Sea como fuere, en esta relación de las ciudades donde sería bueno haber leído las aventuras de los compadres Winckelfelder y Schneidt, también se cuenta Lisboa. Y héte aquí que en 1682, pasados sesenta y cinco años de la aparición del libro de (¿de?) Niclaus Ulenhart, hubo otro plagiario también oculto tras la máscara de un singular seudónimo, La Zelande, que publicó una colectánea de historias de pícaros... y entre ellas la de Winckelfelder y Schneidt, sólo que jibarizada en una séptima parte y ubicada en Lisboa. Pero con más desvergüenza que Ulenhart, porque éste, al menos, se preocupó de convertir el “color local” sevillano en praguense, mientras que La Zelande entró a mansalva en el texto de Ulenhart y le propinó costumbres y usos praguenses a los lisboetas. Como si no tuviesen bastante desgracia con el fado...
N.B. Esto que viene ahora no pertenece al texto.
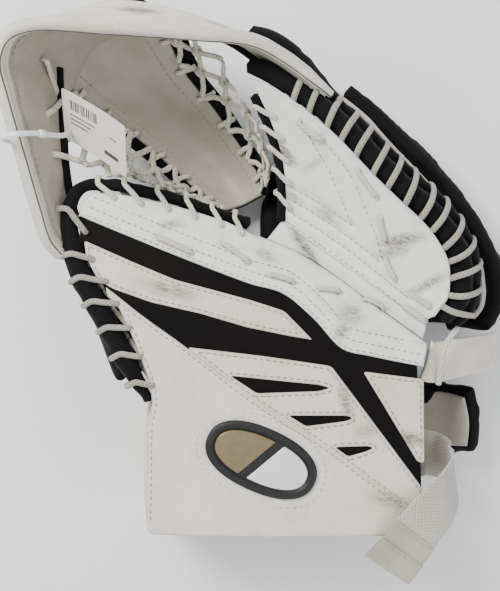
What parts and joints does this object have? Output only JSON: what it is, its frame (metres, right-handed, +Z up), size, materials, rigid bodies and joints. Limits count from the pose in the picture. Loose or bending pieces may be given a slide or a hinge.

Rastrillando archivos, y ya casi a punto de concluir este artículo, me cae ante los ojos una crónica fechada el 6/IX/2004 por el corresponsal de un diario de Colonia, enviado a reportar de la masacre de Beslan, en el Cáucaso: “La escuela es puro escombros. Delante de la destrozada puerta de su biblioteca está un ejemplar de Don Quijoteacribillado a balazos junto a los consejos de Lenin a los niños.” Y me digo que mejor acribillado a plagios en las imprentas de Augsburgo, que a tiros en la dizque cuna de la Humanidad.